If you tried to connect with us earlier, we had our own May Day with the blog. Lion was trying to do something and blew it up for a while. He did explain it to me, but I usually just nod my head when he starts talking computerese. I like playing games with technology but I barely know how to turn on the tv with the complicated remote we have. Anyway, Lion worked his magic and now the blog is up an running once again.

I’ve been thinking about Lion’s post. What’s in this for me? Obviously I love making Lion happy. And although the sex was missing, we never really grew apart. We still held hands and snuggled. But I think what I get out of this is the closeness. We talk more. Not that we stopped talking, but we didn’t talk about sex and wants. I think we didn’t want to make each other feel bad. If Lion said he wanted to be tied down he thought I’d feel bad because I wasn’t doing the things he wanted. If I said I miss my kids I thought he’d feel bad because we can’t afford a trip to see them. So neither of us said anything.

I’m not saying it’s been a miracle right from the beginning. I’ve done a lot of bumping around in the dark. From time to time it gets very messy. Feelings have been hurt.
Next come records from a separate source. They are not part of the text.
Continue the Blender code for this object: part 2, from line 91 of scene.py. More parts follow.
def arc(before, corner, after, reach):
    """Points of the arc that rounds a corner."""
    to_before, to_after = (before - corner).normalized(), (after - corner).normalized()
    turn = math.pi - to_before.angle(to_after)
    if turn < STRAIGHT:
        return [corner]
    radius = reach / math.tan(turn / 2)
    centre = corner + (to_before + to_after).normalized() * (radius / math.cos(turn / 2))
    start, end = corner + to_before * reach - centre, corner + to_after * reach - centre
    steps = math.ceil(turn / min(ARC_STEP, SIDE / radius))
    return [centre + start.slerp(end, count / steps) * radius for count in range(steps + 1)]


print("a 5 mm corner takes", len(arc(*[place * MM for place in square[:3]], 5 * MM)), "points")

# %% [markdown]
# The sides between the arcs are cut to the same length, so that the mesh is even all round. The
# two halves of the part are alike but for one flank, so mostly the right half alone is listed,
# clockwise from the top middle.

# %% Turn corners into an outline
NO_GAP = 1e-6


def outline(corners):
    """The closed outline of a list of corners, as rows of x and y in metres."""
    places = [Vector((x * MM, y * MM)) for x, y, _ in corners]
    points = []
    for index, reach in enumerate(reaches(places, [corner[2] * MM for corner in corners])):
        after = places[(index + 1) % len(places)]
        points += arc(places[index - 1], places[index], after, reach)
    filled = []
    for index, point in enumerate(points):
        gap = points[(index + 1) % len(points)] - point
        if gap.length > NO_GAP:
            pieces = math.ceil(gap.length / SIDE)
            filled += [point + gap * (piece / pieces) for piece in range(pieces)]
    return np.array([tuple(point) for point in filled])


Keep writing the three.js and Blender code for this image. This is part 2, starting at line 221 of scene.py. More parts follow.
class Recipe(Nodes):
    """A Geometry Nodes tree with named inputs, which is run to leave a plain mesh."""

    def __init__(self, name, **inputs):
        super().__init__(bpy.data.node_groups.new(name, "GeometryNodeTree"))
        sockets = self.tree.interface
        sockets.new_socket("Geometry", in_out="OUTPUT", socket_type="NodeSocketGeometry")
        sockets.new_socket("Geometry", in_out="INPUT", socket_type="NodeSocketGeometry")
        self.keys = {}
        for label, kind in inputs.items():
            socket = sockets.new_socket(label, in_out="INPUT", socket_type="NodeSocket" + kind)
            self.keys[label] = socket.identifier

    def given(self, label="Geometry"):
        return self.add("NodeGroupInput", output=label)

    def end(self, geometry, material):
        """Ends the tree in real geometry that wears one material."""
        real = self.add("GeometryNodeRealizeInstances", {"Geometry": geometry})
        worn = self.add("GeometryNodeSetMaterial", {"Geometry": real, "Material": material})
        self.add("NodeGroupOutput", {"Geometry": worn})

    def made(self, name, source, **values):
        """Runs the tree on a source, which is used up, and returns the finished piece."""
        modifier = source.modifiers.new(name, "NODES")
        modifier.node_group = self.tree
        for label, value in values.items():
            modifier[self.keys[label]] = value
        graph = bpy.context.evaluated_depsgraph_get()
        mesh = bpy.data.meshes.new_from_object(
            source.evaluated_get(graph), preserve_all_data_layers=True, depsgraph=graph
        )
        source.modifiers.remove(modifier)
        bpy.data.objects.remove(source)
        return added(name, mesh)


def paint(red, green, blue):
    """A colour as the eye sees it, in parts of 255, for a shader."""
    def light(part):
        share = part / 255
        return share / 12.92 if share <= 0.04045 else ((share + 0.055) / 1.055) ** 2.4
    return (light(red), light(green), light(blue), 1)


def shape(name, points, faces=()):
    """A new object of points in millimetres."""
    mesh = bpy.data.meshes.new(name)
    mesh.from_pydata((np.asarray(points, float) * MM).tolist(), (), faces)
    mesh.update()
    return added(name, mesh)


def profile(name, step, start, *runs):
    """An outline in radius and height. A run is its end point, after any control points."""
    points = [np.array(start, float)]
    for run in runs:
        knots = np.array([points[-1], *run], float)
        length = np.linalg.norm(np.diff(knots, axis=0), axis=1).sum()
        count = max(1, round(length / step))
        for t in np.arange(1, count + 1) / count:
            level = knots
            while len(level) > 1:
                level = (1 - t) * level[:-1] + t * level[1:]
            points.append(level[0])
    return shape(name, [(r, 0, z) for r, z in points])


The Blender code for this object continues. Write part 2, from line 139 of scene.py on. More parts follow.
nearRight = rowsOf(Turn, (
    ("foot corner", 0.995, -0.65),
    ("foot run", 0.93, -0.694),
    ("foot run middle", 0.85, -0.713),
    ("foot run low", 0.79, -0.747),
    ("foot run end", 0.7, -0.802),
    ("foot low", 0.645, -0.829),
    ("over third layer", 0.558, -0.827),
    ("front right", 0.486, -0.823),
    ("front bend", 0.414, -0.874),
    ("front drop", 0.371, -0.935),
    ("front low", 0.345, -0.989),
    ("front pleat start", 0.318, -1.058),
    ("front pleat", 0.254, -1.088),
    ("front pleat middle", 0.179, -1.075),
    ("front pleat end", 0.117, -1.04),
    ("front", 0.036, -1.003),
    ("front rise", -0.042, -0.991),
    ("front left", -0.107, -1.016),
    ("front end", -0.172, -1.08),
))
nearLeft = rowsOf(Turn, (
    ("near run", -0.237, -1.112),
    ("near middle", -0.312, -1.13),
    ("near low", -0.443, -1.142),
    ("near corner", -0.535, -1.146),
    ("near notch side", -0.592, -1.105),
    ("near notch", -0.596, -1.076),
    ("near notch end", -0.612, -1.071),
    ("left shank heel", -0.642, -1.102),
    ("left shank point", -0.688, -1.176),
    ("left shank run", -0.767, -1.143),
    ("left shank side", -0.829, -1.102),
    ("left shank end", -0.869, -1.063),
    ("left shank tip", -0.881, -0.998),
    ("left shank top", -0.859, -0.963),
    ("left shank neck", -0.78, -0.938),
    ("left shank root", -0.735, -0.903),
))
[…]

But we talk now. If things are going off the rails, I am more likely to stop, back up and try it again. I never would have done that before. I would have just left it alone and gotten quiet. Lion would have either thought I agreed with him or that I was mad at him. And that’s not fair to either of us.

It’s so difficult to put it into words. In some ways I got the love of my life back even though he was always right there with me. In some ways chastity woke us both up. We’re not just going through the motions anymore. We never technically had a honeymoon. Maybe we’re having one now.